Structured object records
· · ·

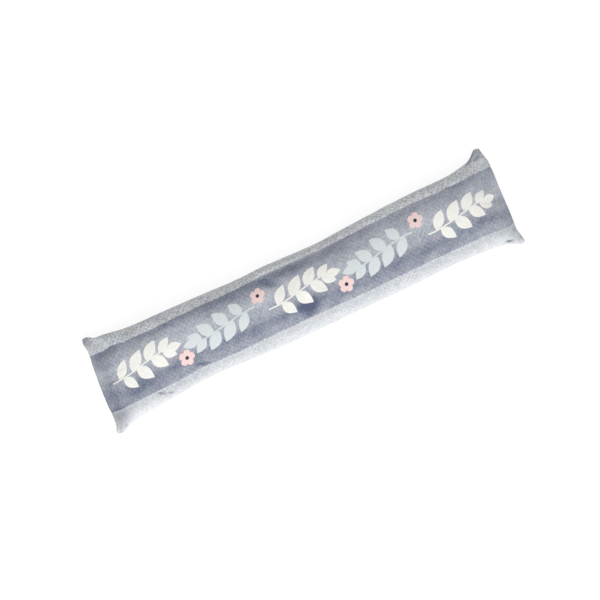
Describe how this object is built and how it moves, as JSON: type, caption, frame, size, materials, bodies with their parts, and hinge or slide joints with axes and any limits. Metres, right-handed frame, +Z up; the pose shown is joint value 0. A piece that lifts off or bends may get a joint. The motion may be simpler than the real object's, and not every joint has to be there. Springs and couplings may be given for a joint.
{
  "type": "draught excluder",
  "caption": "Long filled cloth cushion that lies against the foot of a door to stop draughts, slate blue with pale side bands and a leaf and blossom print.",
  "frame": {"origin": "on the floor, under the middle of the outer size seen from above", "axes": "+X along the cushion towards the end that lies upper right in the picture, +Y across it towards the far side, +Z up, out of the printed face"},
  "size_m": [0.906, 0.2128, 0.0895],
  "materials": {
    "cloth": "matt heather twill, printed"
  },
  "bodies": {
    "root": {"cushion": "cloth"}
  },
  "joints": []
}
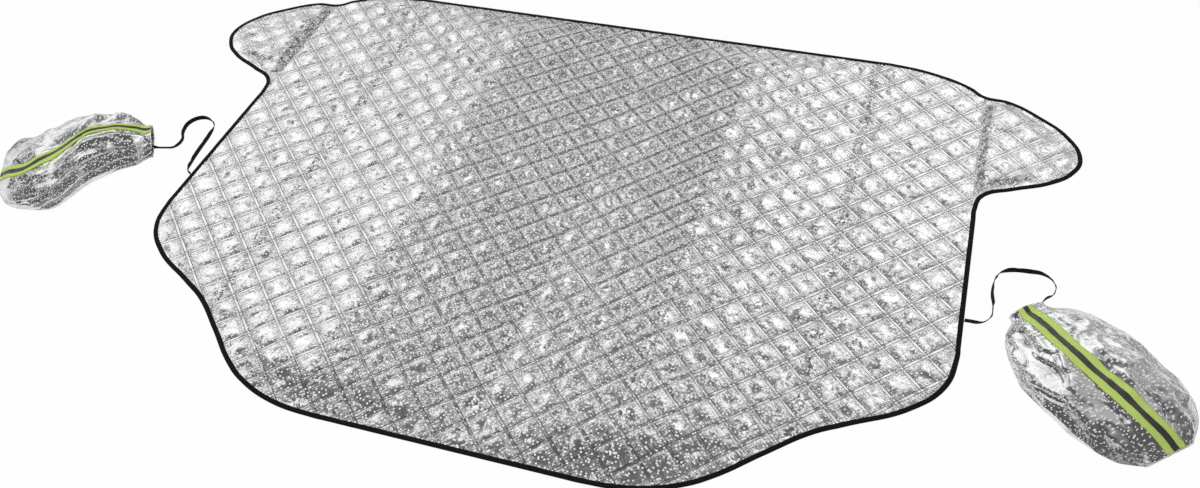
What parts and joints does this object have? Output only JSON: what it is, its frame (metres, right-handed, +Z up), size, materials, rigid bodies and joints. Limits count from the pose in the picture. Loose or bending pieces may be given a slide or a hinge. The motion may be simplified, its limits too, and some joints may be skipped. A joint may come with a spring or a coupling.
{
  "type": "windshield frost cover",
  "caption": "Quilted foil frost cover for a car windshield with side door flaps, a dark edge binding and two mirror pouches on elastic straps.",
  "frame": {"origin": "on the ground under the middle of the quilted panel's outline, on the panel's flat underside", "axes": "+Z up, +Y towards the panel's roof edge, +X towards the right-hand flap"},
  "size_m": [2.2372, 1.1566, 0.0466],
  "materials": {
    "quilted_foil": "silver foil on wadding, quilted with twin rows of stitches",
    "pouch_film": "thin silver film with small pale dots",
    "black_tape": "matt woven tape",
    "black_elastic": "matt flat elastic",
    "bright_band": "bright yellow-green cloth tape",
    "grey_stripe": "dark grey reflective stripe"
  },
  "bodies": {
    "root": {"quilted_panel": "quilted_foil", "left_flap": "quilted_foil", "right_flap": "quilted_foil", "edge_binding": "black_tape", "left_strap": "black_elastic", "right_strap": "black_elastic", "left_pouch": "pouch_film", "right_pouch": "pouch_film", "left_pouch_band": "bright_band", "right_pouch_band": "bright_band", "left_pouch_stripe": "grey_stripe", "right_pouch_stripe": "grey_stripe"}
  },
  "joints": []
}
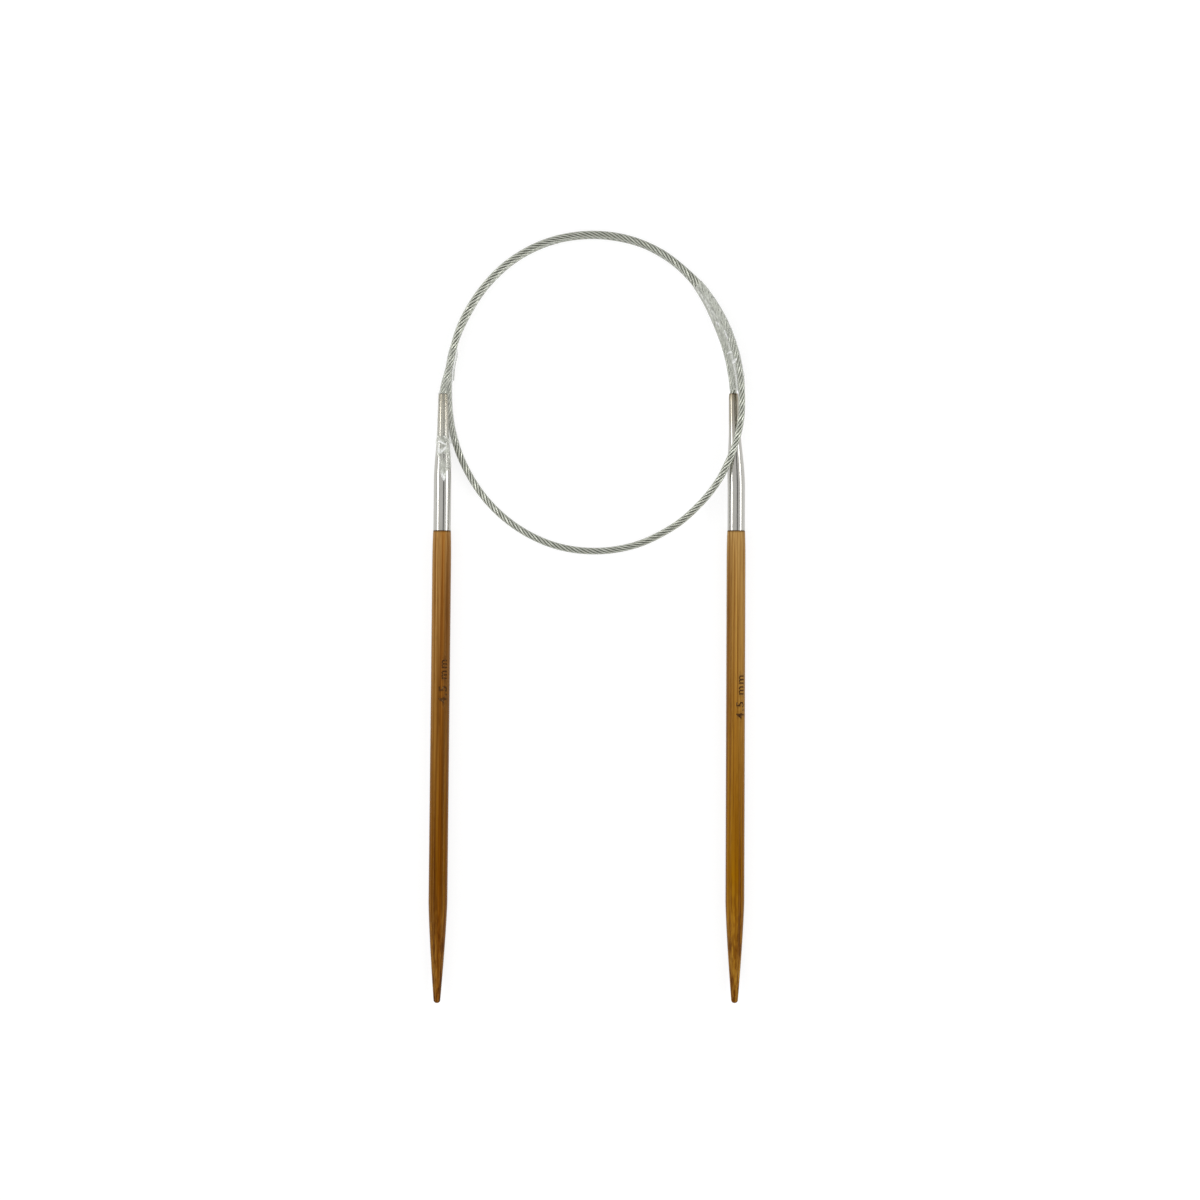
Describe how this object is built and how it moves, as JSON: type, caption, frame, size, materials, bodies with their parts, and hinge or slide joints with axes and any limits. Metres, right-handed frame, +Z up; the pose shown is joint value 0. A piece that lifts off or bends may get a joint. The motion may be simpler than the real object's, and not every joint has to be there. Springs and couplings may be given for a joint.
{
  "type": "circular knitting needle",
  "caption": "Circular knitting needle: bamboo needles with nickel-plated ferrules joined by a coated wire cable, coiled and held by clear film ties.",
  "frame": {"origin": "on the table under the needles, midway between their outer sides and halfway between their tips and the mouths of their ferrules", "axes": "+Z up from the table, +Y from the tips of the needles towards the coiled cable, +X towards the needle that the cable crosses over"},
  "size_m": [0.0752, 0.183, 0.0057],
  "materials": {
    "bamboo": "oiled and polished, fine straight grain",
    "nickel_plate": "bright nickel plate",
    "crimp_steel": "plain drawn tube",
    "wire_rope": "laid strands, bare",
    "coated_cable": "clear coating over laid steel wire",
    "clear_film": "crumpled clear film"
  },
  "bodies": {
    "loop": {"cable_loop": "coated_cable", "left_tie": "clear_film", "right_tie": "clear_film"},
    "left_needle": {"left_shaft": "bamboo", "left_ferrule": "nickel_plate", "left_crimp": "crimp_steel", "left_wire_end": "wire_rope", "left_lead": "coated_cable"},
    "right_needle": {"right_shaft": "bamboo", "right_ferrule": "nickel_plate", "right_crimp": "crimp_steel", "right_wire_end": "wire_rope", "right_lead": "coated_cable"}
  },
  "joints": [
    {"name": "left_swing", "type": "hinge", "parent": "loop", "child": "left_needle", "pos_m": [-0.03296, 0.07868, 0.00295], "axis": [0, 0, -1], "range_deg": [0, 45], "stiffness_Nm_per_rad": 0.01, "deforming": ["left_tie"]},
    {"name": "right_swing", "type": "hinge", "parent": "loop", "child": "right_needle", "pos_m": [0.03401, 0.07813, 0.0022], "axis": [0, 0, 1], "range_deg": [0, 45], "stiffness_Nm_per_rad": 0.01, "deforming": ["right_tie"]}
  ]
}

· · ·

* **TASK DESCRIPTION**:
Give the data again, exactly as it stands.

* **SOLVED PROBLEM**:
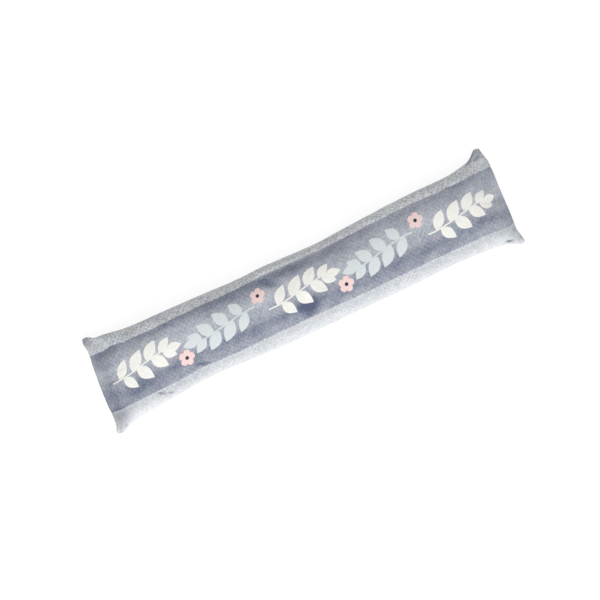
Describe how this object is built and how it moves, as JSON: type, caption, frame, size, materials, bodies with their parts, and hinge or slide joints with axes and any limits. Metres, right-handed frame, +Z up; the pose shown is joint value 0. A piece that lifts off or bends may get a joint. The motion may be simpler than the real object's, and not every joint has to be there. Springs and couplings may be given for a joint.
{
  "type": "draught excluder",
  "caption": "Long filled cloth cushion that lies against the foot of a door to stop draughts, slate blue with pale side bands and a leaf and blossom print.",
  "frame": {"origin": "on the floor, under the middle of the outer size seen from above", "axes": "+X along the cushion towards the end that lies upper right in the picture, +Y across it towards the far side, +Z up, out of the printed face"},
  "size_m": [0.906, 0.2128, 0.0895],
  "materials": {
    "cloth": "matt heather twill, printed"
  },
  "bodies": {
    "root": {"cushion": "cloth"}
  },
  "joints": []
}
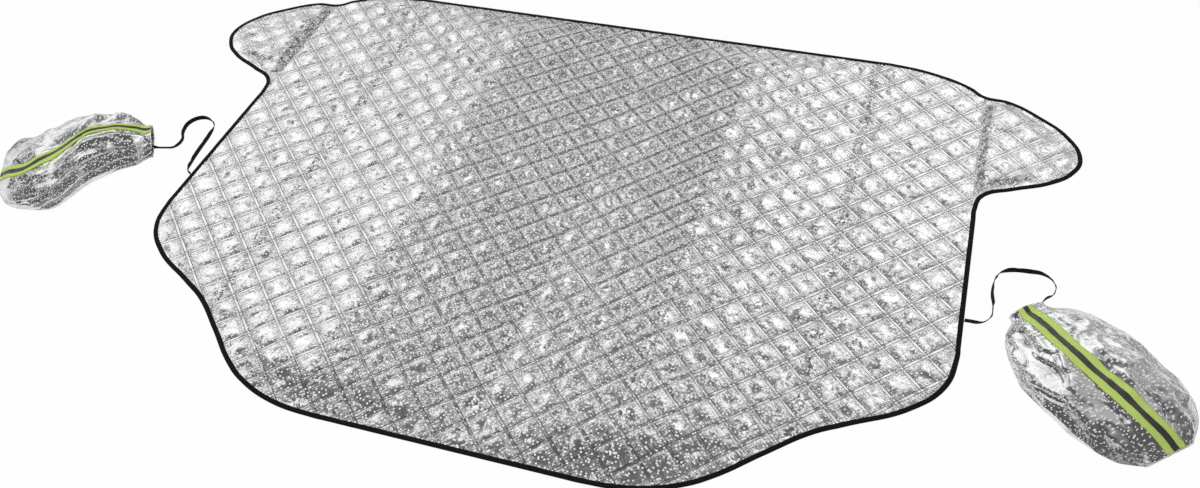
What parts and joints does this object have? Output only JSON: what it is, its frame (metres, right-handed, +Z up), size, materials, rigid bodies and joints. Limits count from the pose in the picture. Loose or bending pieces may be given a slide or a hinge. The motion may be simplified, its limits too, and some joints may be skipped. A joint may come with a spring or a coupling.
{
  "type": "windshield frost cover",
  "caption": "Quilted foil frost cover for a car windshield with side door flaps, a dark edge binding and two mirror pouches on elastic straps.",
  "frame": {"origin": "on the ground under the middle of the quilted panel's outline, on the panel's flat underside", "axes": "+Z up, +Y towards the panel's roof edge, +X towards the right-hand flap"},
  "size_m": [2.2372, 1.1566, 0.0466],
  "materials": {
    "quilted_foil": "silver foil on wadding, quilted with twin rows of stitches",
    "pouch_film": "thin silver film with small pale dots",
    "black_tape": "matt woven tape",
    "black_elastic": "matt flat elastic",
    "bright_band": "bright yellow-green cloth tape",
    "grey_stripe": "dark grey reflective stripe"
  },
  "bodies": {
    "root": {"quilted_panel": "quilted_foil", "left_flap": "quilted_foil", "right_flap": "quilted_foil", "edge_binding": "black_tape", "left_strap": "black_elastic", "right_strap": "black_elastic", "left_pouch": "pouch_film", "right_pouch": "pouch_film", "left_pouch_band": "bright_band", "right_pouch_band": "bright_band", "left_pouch_stripe": "grey_stripe", "right_pouch_stripe": "grey_stripe"}
  },
  "joints": []
}
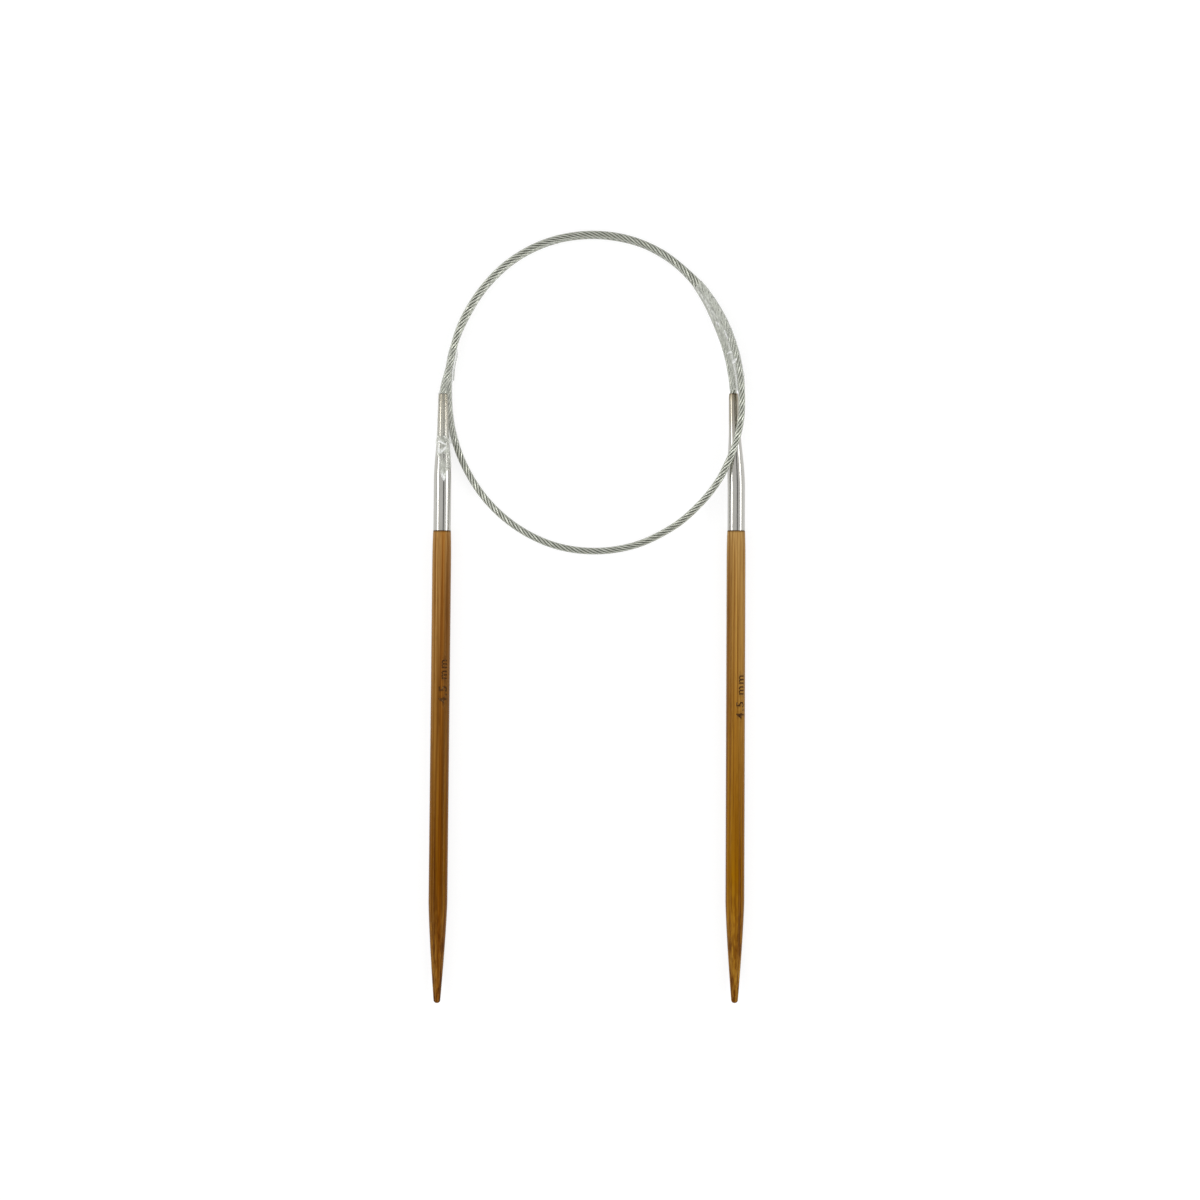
Describe how this object is built and how it moves, as JSON: type, caption, frame, size, materials, bodies with their parts, and hinge or slide joints with axes and any limits. Metres, right-handed frame, +Z up; the pose shown is joint value 0. A piece that lifts off or bends may get a joint. The motion may be simpler than the real object's, and not every joint has to be there. Springs and couplings may be given for a joint.
{
  "type": "circular knitting needle",
  "caption": "Circular knitting needle: bamboo needles with nickel-plated ferrules joined by a coated wire cable, coiled and held by clear film ties.",
  "frame": {"origin": "on the table under the needles, midway between their outer sides and halfway between their tips and the mouths of their ferrules", "axes": "+Z up from the table, +Y from the tips of the needles towards the coiled cable, +X towards the needle that the cable crosses over"},
  "size_m": [0.0752, 0.183, 0.0057],
  "materials": {
    "bamboo": "oiled and polished, fine straight grain",
    "nickel_plate": "bright nickel plate",
    "crimp_steel": "plain drawn tube",
    "wire_rope": "laid strands, bare",
    "coated_cable": "clear coating over laid steel wire",
    "clear_film": "crumpled clear film"
  },
  "bodies": {
    "loop": {"cable_loop": "coated_cable", "left_tie": "clear_film", "right_tie": "clear_film"},
    "left_needle": {"left_shaft": "bamboo", "left_ferrule": "nickel_plate", "left_crimp": "crimp_steel", "left_wire_end": "wire_rope", "left_lead": "coated_cable"},
    "right_needle": {"right_shaft": "bamboo", "right_ferrule": "nickel_plate", "right_crimp": "crimp_steel", "right_wire_end": "wire_rope", "right_lead": "coated_cable"}
  },
  "joints": [
    {"name": "left_swing", "type": "hinge", "parent": "loop", "child": "left_needle", "pos_m": [-0.03296, 0.07868, 0.00295], "axis": [0, 0, -1], "range_deg": [0, 45], "stiffness_Nm_per_rad": 0.01, "deforming": ["left_tie"]},
    {"name": "right_swing", "type": "hinge", "parent": "loop", "child": "right_needle", "pos_m": [0.03401, 0.07813, 0.0022], "axis": [0, 0, 1], "range_deg": [0, 45], "stiffness_Nm_per_rad": 0.01, "deforming": ["right_tie"]}
  ]
}